To be done
How many lines of these entries hold the string "Blender"? Answer with the number alone.

Entries supplied
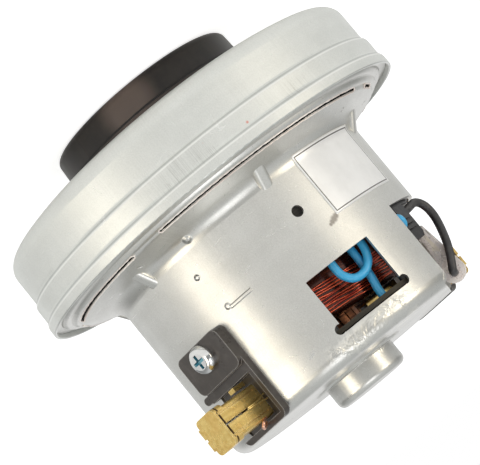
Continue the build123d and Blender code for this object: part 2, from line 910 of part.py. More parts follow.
with BuildPart() as commutator_bars:
    with BuildSketch(Plane.XZ):
        bar_foot = commutator_hub_radius + seat_gap
        ring_face(bar_foot, commutator_radius, commutator_front, commutator_rear)
        ring_face(bar_foot, riser_radius, commutator_front, commutator_front + riser_height)
    revolve(axis=Axis.Z)
    with BuildSketch(Plane.XY.offset(commutator_front)):
        with PolarLocations(riser_radius / 2, armature_slot_count):
            Rectangle(riser_radius + overrun, commutator_slot_width)
    extrude(amount=commutator_length, mode=Mode.SUBTRACT)
commutator_bars.part.label = "commutator_bars"
export_step(commutator_bars.part, "parts/commutator_bars.step")

# Stator core: two poles, and a pocket for the coils on each side of them
with BuildPart() as stator_core:
    with BuildSketch(Plane.XY.offset(core_front)):
        Circle(core_radius)
        Rectangle(2 * core_radius, 2 * core_flat, mode=Mode.INTERSECT)
        with BuildSketch(Plane.XY.offset(core_front), mode=Mode.PRIVATE) as pockets:
            Circle(pocket_outer_radius)
            Rectangle(2 * pocket_outer_radius, 2 * pocket_half_width, mode=Mode.INTERSECT)
            Circle(pocket_inner, mode=Mode.SUBTRACT)
            Rectangle(2 * pocket_inner, 2 * pocket_throat)
        add(pockets.sketch, mode=Mode.SUBTRACT)
        Circle(stator_bore_radius, mode=Mode.SUBTRACT)
    extrude(amount=core_length)
stator_core.part.label = "stator_core"
export_step(stator_core.part, "parts/stator_core.step")

# Coil insulators: a plate on each end of the core and a wall inside each coil head
insulator_outer = core_radius - insulator_edge
wall_outer = coil_inner_radius - seat_gap
wall_inner = wall_outer - insulator_wall
for place, plate_start, wall_height, direction in (
    ("rear", core_rear, insulator_rear_wall, 1),
    ("front", plate_front, insulator_front_wall, -1),
):
    wall_start = plate_start + insulator_thickness if direction > 0 else plate_start
    with BuildPart() as insulator:
        with BuildSketch(Plane.XY.offset(plate_start)):
            Circle(insulator_outer)
            Circle(wall_inner, mode=Mode.SUBTRACT)
            with BuildSketch(Plane.XY.offset(plate_start), mode=Mode.PRIVATE) as coil_ports:
                Circle(pocket_outer_radius)
                Rectangle(2 * pocket_outer_radius, 2 * pocket_half_width, mode=Mode.INTERSECT)
            add(coil_ports.sketch, mode=Mode.SUBTRACT)
        extrude(amount=insulator_thickness)
        with BuildSketch(Plane.XY.offset(wall_start)):
            for pole in (90, -90):
                wall_start_angle = pole - insulator_wall_half_angle
                add(sector(wall_inner, wall_outer, wall_start_angle, 2 * insulator_wall_half_angle))
        extrude(amount=direction * wall_height)
        if place == "rear":
            # Posts that carry the insulating ring
            with BuildSketch(Plane.XY.offset(wall_start)):
                with Locations([polar(post_circle, angle, 0)[:2] for angle in post_angles]):
                    Circle(post_radius)
            extrude(amount=ring_height - wall_start)
    insulator.part.label = "stator_" + place + "_insulator"
    export_step(insulator.part, "parts/stator_" + place + "_insulator.step")

# Field coils: a saddle round each pole, its rear head crowned towards the pole
coil_side_end = coil_side_start + coil_side_span


def crown_fall(angle):
    """How far the crown lies below its highest point, at an angle from its pole."""
    return coil_crown_share * coil_outer_radius * (1 - cos(radians(angle)))


def crown_plane(pole):
    """The sloping plane that tops a coil's rear head and is highest over its pole."""
    slope = Vector(*polar(coil_crown_share, pole, 0))
    return Plane(origin=polar(coil_outer_radius, pole, coil_rear), z_dir=Vector(0, 0, 1) - slope)


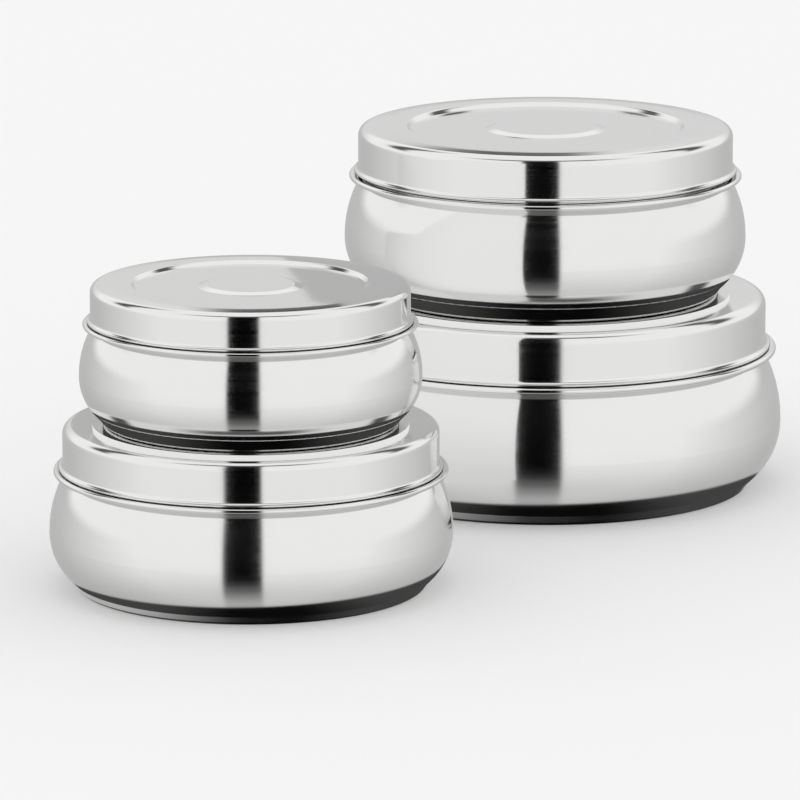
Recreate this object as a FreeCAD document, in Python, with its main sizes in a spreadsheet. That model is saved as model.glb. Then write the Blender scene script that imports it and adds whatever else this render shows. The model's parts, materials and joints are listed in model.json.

Response to the task
2